The result is that American political figures exhibit a certain “double-dealing” in China-related affairs. This is clearly not conducive to maintaining stability. It means we must remain clear-headed: while the relationship is currently stable, the posture of strategic competition remains. We must balance active engagement with “bottom-line thinking” (preparing for the worst).
JZ: You have studied Trump’s cabinet members in depth. How do you evaluate the roles of Vice President Vance and Secretary of State Rubio? Specifically regarding China, where is their influence reflected?

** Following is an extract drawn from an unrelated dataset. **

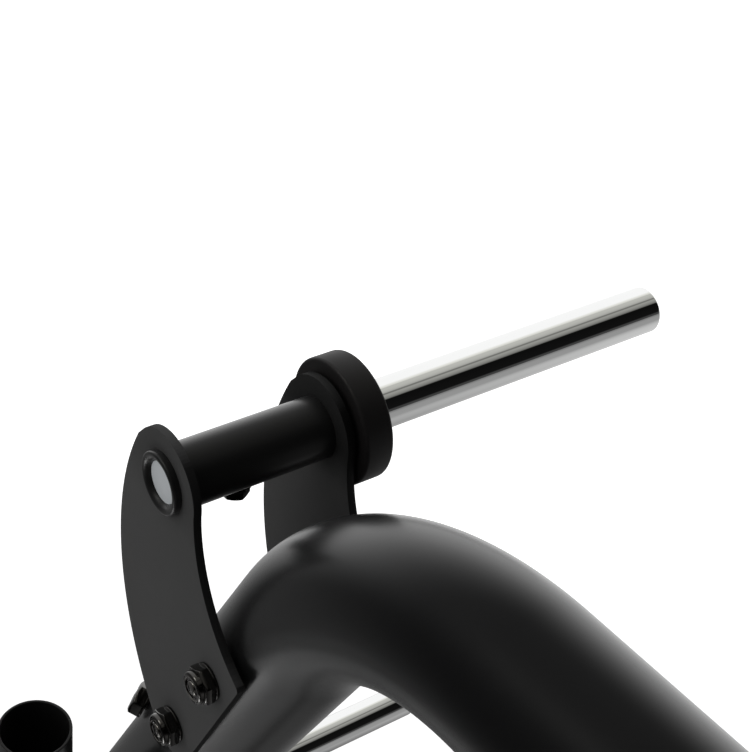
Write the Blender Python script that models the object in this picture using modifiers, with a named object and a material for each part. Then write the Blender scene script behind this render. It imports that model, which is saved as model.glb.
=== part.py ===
"""Squat rack with two bent-tube side frames, storage horns, adjustable bar hooks and safety arms.

Metres, +Z up. X runs across the rack, -Y is the front where the lifter stands, Z = 0 is the floor.
The origin is the middle of the footprint at floor level. Every "_r" piece stands at +X, "_l" at -X.
"""
import math

import bmesh
import bpy
from mathutils import Matrix, Vector

GAP = 0.0003                     # clearance kept between pieces that touch

# Side frame: one big tube that rises from the rear foot, bends over and runs forward to the upright
SIDE_X = 0.554                   # middle plane of a side frame
TUBE_OD = 0.1413
TUBE_WALL = 0.004
LEG_ANGLE = math.radians(64.9)   # slope of the rear leg above the floor
RUN_RISE = math.radians(6.4)     # slope of the forward run above level
BEND_RADIUS = 0.330              # centreline radius of the bend
BEND_HEIGHT = 1.192              # where the straight leg ends and the bend starts
LEG_FOOT_INSET = 0.1225          # from the base's rear end to where the leg's centreline meets the floor
BEND_STEPS = 12
TUBE_SIDES = 32
BORE_SIDES = 16
BORE_STEPS = 8

# Base beams and their rubber feet
BASE_LENGTH = 1.905              # over the end caps
BASE_WIDTH = 0.100
BASE_HEIGHT = 0.060
BASE_WALL = 0.004
CAP_FACE = 0.005
CAP_PLUG = 0.030
FOOT_HEIGHT = 0.012
FOOT_LENGTH = 0.120
FOOT_WIDTH = 0.092
FOOT_INSET = 0.030
FLANGE_LENGTH = 0.230
FLANGE_WIDTH = 0.170
FLANGE_THICK = 0.010

# Uprights
UPRIGHT_INSET = 0.585            # from the base's front end to the upright's middle
UPRIGHT_SIZE = 0.080
UPRIGHT_WALL = 0.004
UPRIGHT_TOP = 1.850
UPRIGHT_FOOT = 0.150
UPRIGHT_FOOT_THICK = 0.008
HOLE_PITCH = 0.075
HOLE_COUNT = 15
HOLE_FIRST_Z = 0.550
HOLE_RADIUS = 0.009
ARCH_FLANGE_WIDTH = 0.170
ARCH_FLANGE_HEIGHT = 0.230
ARCH_FLANGE_THICK = 0.012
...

DD: Public records show that Rubio has a more extensive and negative track record regarding China in Congress. However, it is certain that, so far, the overall direction of China strategy and policy is dictated by Trump himself. This dynamic is actually a positive factor for the stability of the relationship.

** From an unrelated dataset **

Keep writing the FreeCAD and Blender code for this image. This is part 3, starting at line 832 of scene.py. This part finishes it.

JZ: When the Monroe Doctrine was first proposed, the U.S. was an emerging power; today, it is a superpower with global interests. Is it truly possible for the U.S. to return to a “New Era Monroe Doctrine”—focusing primarily on the Western Hemisphere? Or is this more of a political slogan than a viable long-term strategy?
DD: In the 250 years since the Declaration of Independence, the time the U.S. has spent on global expansion is actually very short; conversely, the U.S. has spent more time being inward-looking, isolationist, or adhering to the Monroe Doctrine. Given this reality, it is difficult to judge which state is the “norm.” Even if both are norms, periodic shifts between them are entirely possible.
In fact, the process of U.S. expansion was the process of its ideology overflowing from the national framework to the world; the inward-looking process is the return of that ideology to the national framework. This framework might be the U.S. itself, or it might include the Western Hemisphere (especially the Caribbean)—the region upon which the U.S. originally built its rise and would seek to base its resurgence. This return might be the process of the U.S. becoming a “normal” state, or perhaps, it is simply the country returning to its natural state.